Techniques Employed by Highly Effective Engineering Educators (2005)

Autar Kaw
ASCE Journal of Professional Issues and Engineering Education
Vol. 131, No 3, pp. 175-177, 2005.

Techniques include being organized, understand the importance of first day, use teaching tools effectively, being compassionate, give rapid feedback, ask questions, and having high expectations.

Holistic but Customized Resources for a Course in Numerical Methods (2004)

Autar Kaw, Nathan Collier, Michael Keteltas, Jai Paul, Glen Besterfield
Computer Applications for Engineering Education
Vol. 11, No 4, pp. 203-210, 2004

Prototype web based resources have been developed for an undergraduate course in Numerical Methods.  The web modules are holistic, that is they include pre-requisite information, real-life applications, presentations and notes, simulations, and self-assessment.  The student interest and learning are maximized by providing customization of content based on a student’s engineering major and computational system of choice.

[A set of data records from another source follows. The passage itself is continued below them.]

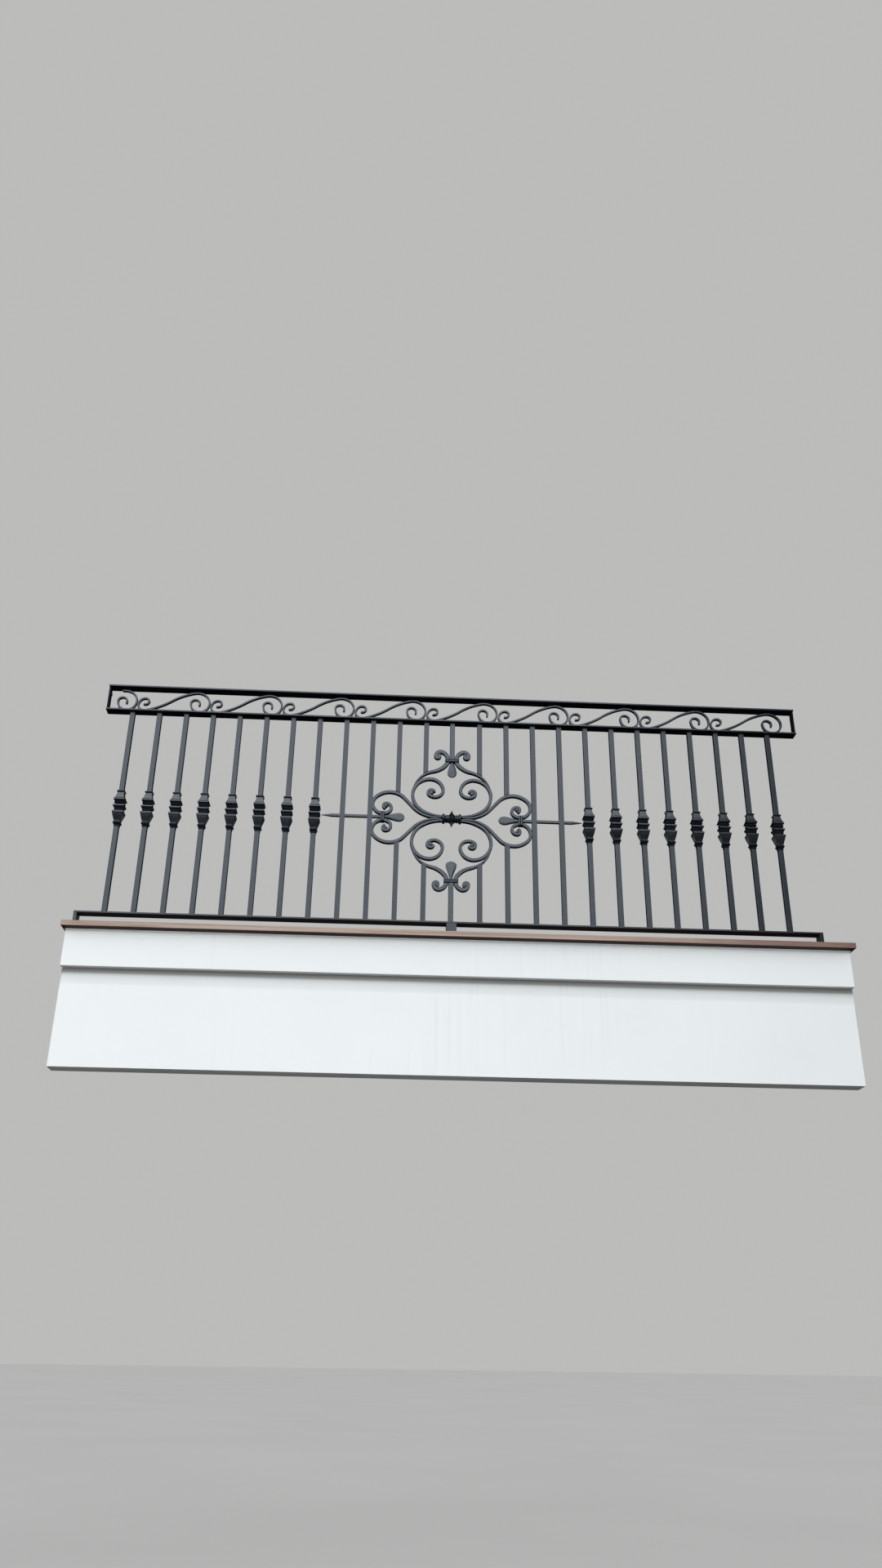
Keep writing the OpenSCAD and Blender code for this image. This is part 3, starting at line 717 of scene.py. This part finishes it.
# Painted cove that closes the corner under the nose of the sill
def cove():
    low, high = mm_box("fascia_band")
    back, nose = low[1] + 0.5, low[1] - COVE_REACH
    top, lip, foot = high[2] - 0.2, high[2] - 1.6, high[2] - COVE_DROP
    outline = [(back, top), (nose, top), (nose, lip)]
    for k in range(1, COVE_STEPS):
        t = math.radians(90 * k / COVE_STEPS)
        outline.append((nose + 11.0 * math.sin(t), lip - 8.4 * (1 - math.cos(t))))
    outline += [(low[1] - 0.8, foot), (back, foot)]
    loops = [[(x, y, z) for y, z in outline] for x in (low[0] + 1.0, high[0] - 1.0)]
    piece("sill_cove", [loft(loops)], WHITE, (), 30)


cove()

# Level and half width of the floor, in metres
FLOOR_Z, FLOOR_W = -1.75, 60


# Plain pale floor with a light of its own, so that the part throws no shadow on it
def stage_floor():
    mesh = bpy.data.meshes.new("floor")
    mesh.from_pydata([(x * FLOOR_W, y * FLOOR_W, FLOOR_Z)
                      for x, y in ((-1, -1), (1, -1), (1, 1), (-1, 1))], [], [(0, 1, 2, 3)])
    ob = bpy.data.objects.new("floor", mesh)
    SCENE.collection.objects.link(ob)
    s = Shade("floor_pale")
    tone = s.ramp(s.noise(0.6, 3.0, 0.5), (0.3, (0.70, 0.675, 0.655)),
                  (0.7, (0.73, 0.705, 0.685)))
    mesh.materials.append(s.finish(tone, 0.9, s.bump(s.noise(9.0, 3.0, 0.5), 0.05, 0.002)))
    ob.visible_diffuse = False
    ob.visible_glossy = False
    ob.visible_shadow = False
    aside = bpy.data.collections.new("floor_aside")
    alone = bpy.data.collections.new("floor_alone")
    for group, state in ((aside, "EXCLUDE"), (alone, "INCLUDE")):
        group.objects.link(ob)
        group.collection_objects[0].light_linking.link_state = state
    sun = bpy.data.objects.new("floor_light", bpy.data.lights.new("floor_light", "SUN"))
    sun.data.energy = 0.75
    sun.data.angle = math.radians(120)
    sun.light_linking.receiver_collection = alone
    SCENE.collection.objects.link(sun)
    return aside


ASIDE = stage_floor()


# Studio sky that lights the matt surfaces, plain grey where the camera sees it
def sky():
    world = bpy.data.worlds.new("studio")
    world.use_nodes = True
    SCENE.world = world
    world.cycles_visibility.glossy = False
    t = world.node_tree
    t.nodes.clear()

    def node(kind, *links, **props):
        n = t.nodes.new(kind)
        for key, value in props.items():
            setattr(n, key, value)
        for socket, value in links:
            if isinstance(value, bpy.types.NodeSocket):
                t.links.new(value, n.inputs[socket])
            else:
                n.inputs[socket].default_value = value
        return n

    split = node("ShaderNodeSeparateXYZ",
                 (0, node("ShaderNodeTexCoord").outputs["Generated"]))
    height = node("ShaderNodeMath", (0, split.outputs["Z"]), (1, 0.5), (2, 0.5),
                  operation="MULTIPLY_ADD")
    ramp = node("ShaderNodeValToRGB", (0, height.outputs[0]))
    e = ramp.color_ramp.elements
    e[0].position, e[0].color = 0.475, (0.050, 0.048, 0.045, 1)
    e[1].position, e[1].color = 0.56, (0.93, 0.97, 1.0, 1)
    top = e.new(0.95)
    top.color = (0.42, 0.44, 0.46, 1)
    front = node("ShaderNodeMapRange", (0, split.outputs["Y"]), (1, 0.6), (2, -0.7),
                 (3, 0.45), (4, 1.15))
    light = node("ShaderNodeBackground", (0, ramp.outputs["Color"]), (1, front.outputs[0]))
    shown = node("ShaderNodeBackground", (0, (0.50, 0.50, 0.495, 1)))
    path = node("ShaderNodeLightPath")
    mix = node("ShaderNodeMixShader", (0, path.outputs["Is Camera Ray"]),
               (1, light.outputs[0]), (2, shown.outputs[0]))
    node("ShaderNodeOutputWorld", ("Surface", mix.outputs[0]))


sky()

# Kind, name, place, target, width and height in metres, radiance, colour
MATT, GLOSSY = "matt", "glossy"
LIGHTS = (
    (MATT, "softbox_front", (-1.2, -7.0, 0.45), (0, 0, 0.2), 8.6, 3.9, 2.10,
     (0.955, 0.98, 0.99)),
    (MATT, "softbox_low", (-0.8, -4.2, -2.3), (0, 0, 0.3), 8.0, 2.6, 1.02,
     (0.95, 0.98, 1.0)),
    (MATT, "softbox_back", (1.5, 6.5, 3.4), (0, 0, 0.3), 7.0, 4.0, 1.7,
     (0.98, 0.985, 1.0)),
    (GLOSSY, "panel_front", (-2.4, -5.25, 5.95), (-2.4, 0, 1.95), 10.6, 9.7, 2.78,
     (0.835, 0.925, 1.0)),
    (GLOSSY, "panel_back", (0, 6.0, 1.4), (0, 0, 1.0), 14.0, 1.5, 0.35,
     (0.93, 0.97, 1.0)),
    (MATT, "softbox_left", (-6.5, 0.2, 1.6), (0, 0.2, 0.2), 5.0, 4.0, 0.85,
     (0.97, 0.98, 1.0)),
    (MATT, "softbox_right", (6.5, 0.2, 1.6), (0, 0.2, 0.2), 5.0, 4.0, 0.85,
     (0.97, 0.98, 1.0)))


# A softbox that lights matt surfaces, or a panel that only the glossy paint reflects
def area(kind, name, location, target, size, size_y, radiance, colour):
    data = bpy.data.lights.new(name, "AREA")
    data.shape = "RECTANGLE"
    data.size, data.size_y = size, size_y
    data.energy = radiance * math.pi * size * size_y
    data.color = colour
    ob = bpy.data.objects.new(name, data)
    SCENE.collection.objects.link(ob)
    ob.location = location
    aim = Vector(target) - Vector(location)
    ob.rotation_euler = aim.to_track_quat("-Z", "Y").to_euler()
    ob.visible_camera = False
    ob.light_linking.receiver_collection = ASIDE
    ob.visible_diffuse = kind == MATT
    ob.visible_glossy = kind == GLOSSY


for light in LIGHTS:
    area(*light)
SCENE.view_settings.view_transform = "Standard"
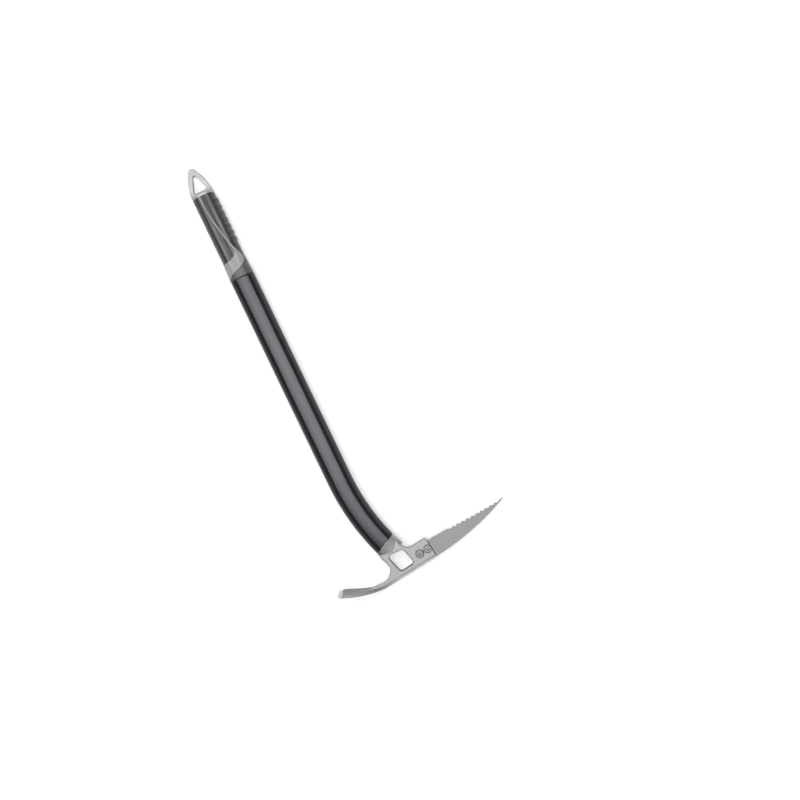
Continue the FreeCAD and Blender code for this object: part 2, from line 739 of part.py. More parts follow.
def neck_skin(gap):
    """The shaft's neck and its taper, grown by a gap: what the grip's pieces are moulded round."""
    shaft = shrunk(SHAFT, -gap)
    neck = shrunk(NECK, -gap)
    taper = oval_taper(shaft, GRIP_SEAM, neck, GRIP_SEAM + NECK_TAPER)
    return taper.fuse(oval_bar(*neck, GRIP_SEAM + NECK_TAPER, TOOL_LENGTH))


def on_grip(point):
    """The place in the axe's plane of a border point."""
    return (point[0] * GRIP_WIDTH / 2, GRIP_SEAM + point[1])


def border(points):
    """A smooth edge along one of the grip's borders."""
    return spline([on_grip(point) for point in points])


def outline(points):
    """Straight edges through places in the axe's plane."""
    return [line(first, last) for first, last in zip(points, points[1:])]


def band_block():
    """The block that holds the band and the line which rises from it to the spike."""
    line_back = on_grip(BACK_BORDER[0])
    line_front = on_grip(FRONT_BORDER[-1])
    edges = [border(BACK_BORDER), border(PANEL_FOOT), border(COLLAR_EDGE), border(FRONT_BORDER)]
    edges = edges + outline([on_grip(PANEL_FOOT[-1]), on_grip(COLLAR_EDGE[0])])
    top = [(line_front[0], TOOL_LENGTH), (line_back[0], TOOL_LENGTH)]
    edges = edges + outline([line_front, *top, line_back])
    return prism(Part.Wire(Part.__sortEdges__(edges)), 2 * SHAFT_THICKNESS)


def collar_block():
    """The block below the band's lower edge and across to the pick's side."""
    start = on_grip(COLLAR_EDGE[0])
    low = start[1] - GRIP_FLARE
    high = GRIP_SEAM + COLLAR_REACH
    rest = [on_grip(COLLAR_EDGE[-1]), (GRIP_WIDTH, high), (GRIP_WIDTH, low), (start[0], low), start]
    return prism(Part.Wire([border(COLLAR_EDGE)] + outline(rest)), 2 * SHAFT_THICKNESS)


def moved(shape, x, y):
    """A copy of a shape, shifted in the axe's plane."""
    copy = shape.copy()
    copy.translate(Vector(x, y, 0))
    return copy


def core_skin(gap):
    """The outside of the core's thin sleeve, which lies under the soft panels, grown by a gap."""
    return neck_skin(MOULD_GAP + CORE_WALL + gap)


def slab(low_y, high_y):
    """A block across the whole grip between two heights."""
    reach = SHAFT_WIDTH
    return Part.makeBox(2 * reach, high_y - low_y, 2 * reach, Vector(-reach, low_y, -reach))


def grip_core():
    """The hard core: a sleeve on the neck, with the band and the line that stand up from it."""
    sleeve = core_skin(0).common(grip_skin(0)).common(slab(CORE_START, NECK_END))
    band = grip_skin(BAND_PROUD).common(band_block())
    return sleeve.fuse(band).cut(neck_skin(MOULD_GAP)).removeSplitter()


def grip_collar():
    """The wedge between the band's lower edge and the bare shaft."""
    ring = grip_skin(0).common(moved(collar_block(), MOULD_GAP, -MOULD_GAP))
    ring = ring.cut(neck_skin(MOULD_GAP))
    return ring.cut(core_skin(MOULD_GAP).common(slab(CORE_START - MOULD_GAP, NECK_END)))


def grip_ribs():
    """The scalloped strip of rounded ribs that wraps round the pick's side of the grip."""
    width, thickness, crown = GRIP
    edge = (crown**2 - (width / 2) ** 2 - (crown - thickness / 2) ** 2) / (2 * crown - width)
    root = edge - RIB_ROOT
    valley = edge + RIB_VALLEY
    high = SPIKE_BASE - RIB_END_GAP
    low = high - RIB_COUNT * RIB_PITCH
    edges = [line((root, high), (root, low)), line((root, low), (valley, low))]
    for index in range(RIB_COUNT):
        foot = low + index * RIB_PITCH
        crest = (edge + RIB_HEIGHT, foot + RIB_PITCH / 2)
        edges.append(arc((valley, foot), crest, (valley, foot + RIB_PITCH)))
    edges.append(line((valley, high), (root, high)))
    face = Part.Face(Part.Wire(edges))
    face.rotate(Vector(), Vector(0, 1, 0), RIB_REACH)
    ribs = face.revolve(Vector(), Vector(0, -1, 0), 2 * RIB_REACH)
    return moved(ribs, width / 2 - edge, 0)


def clear_of_band(solid):
    """What is left of a soft solid beside the core, with its band and line, and the collar."""
    left = solid.cut(core_skin(MOULD_GAP))
    band = band_block()
    for x, y in ((MOULD_GAP, 0), (-MOULD_GAP, 0), (0, MOULD_GAP)):
        left = left.cut(moved(band, x, y))
    return left.cut(collar_block())


def back_side():
    """The block that holds the panel on the adze's side of the line."""
    top = on_grip(BACK_BORDER[0])
    end = on_grip(BACK_BORDER[-1])
    far, foot = on_grip(COLLAR_EDGE[0])
    tucked = end[0] + PANEL_TUCK
    inner = [end, (tucked, end[1]), (tucked, foot)]
    outer = [(far, foot), (far, TOOL_LENGTH), (top[0], TOOL_LENGTH), top]
    return prism(Part.Wire([border(BACK_BORDER)] + outline(inner + outer)), 2 * SHAFT_THICKNESS)


def grip_back_rubber():
    return clear_of_band(grip_skin(0)).common(back_side())


def grip_front_rubber():
    panel = clear_of_band(grip_skin(0)).cut(back_side())
    return panel.fuse(clear_of_band(grip_ribs())).removeSplitter()


def pin(place, length):
    """A cross pin in its hole."""
    centre, direction = place
    return cross_pin(centre, direction, length, PIN_RADIUS)


def resting_rotation():
    """The tilt with which the axe rests on a floor: on the adze's corner, the pick's point and the grip."""
    edge, slope = palm_point(ADZE_LENGTH)
    adze_corner = edge + inward(slope) * ADZE_GUTTER - UP * (ADZE_WIDTH / 2)
    pick_point = Vector(*pick_edge(1, 1), -PICK_THICKNESS / 2)
    grip_end = Vector(0, NECK_END, -GRIP_THICKNESS / 2)
    floor = (pick_point - adze_corner).cross(grip_end - adze_corner)
    return FreeCAD.Rotation(floor, UP)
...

On Comparing Computational Systems – Maple, MathCAD, MATHEMATICA & MATLAB (2004)
Nathan Collier and Autar Kaw
ASEE Computers in Education Journal
Vol. XIV, No 1, pp. 12-24, 2004.

For developing web-based resources for an undergraduate course in Numerical Methods, four computational systems (Maple®, MathCAD®, MATHEMATICA®, and MATLAB®) were used to illustrate algorithms, convergence, and pitfalls of different numerical methods.  In this paper, we discuss the advantages and drawbacks of each mathematical package based on this experience.  Also as an example, from the four computational systems, we show the source code and output for one of the simulations.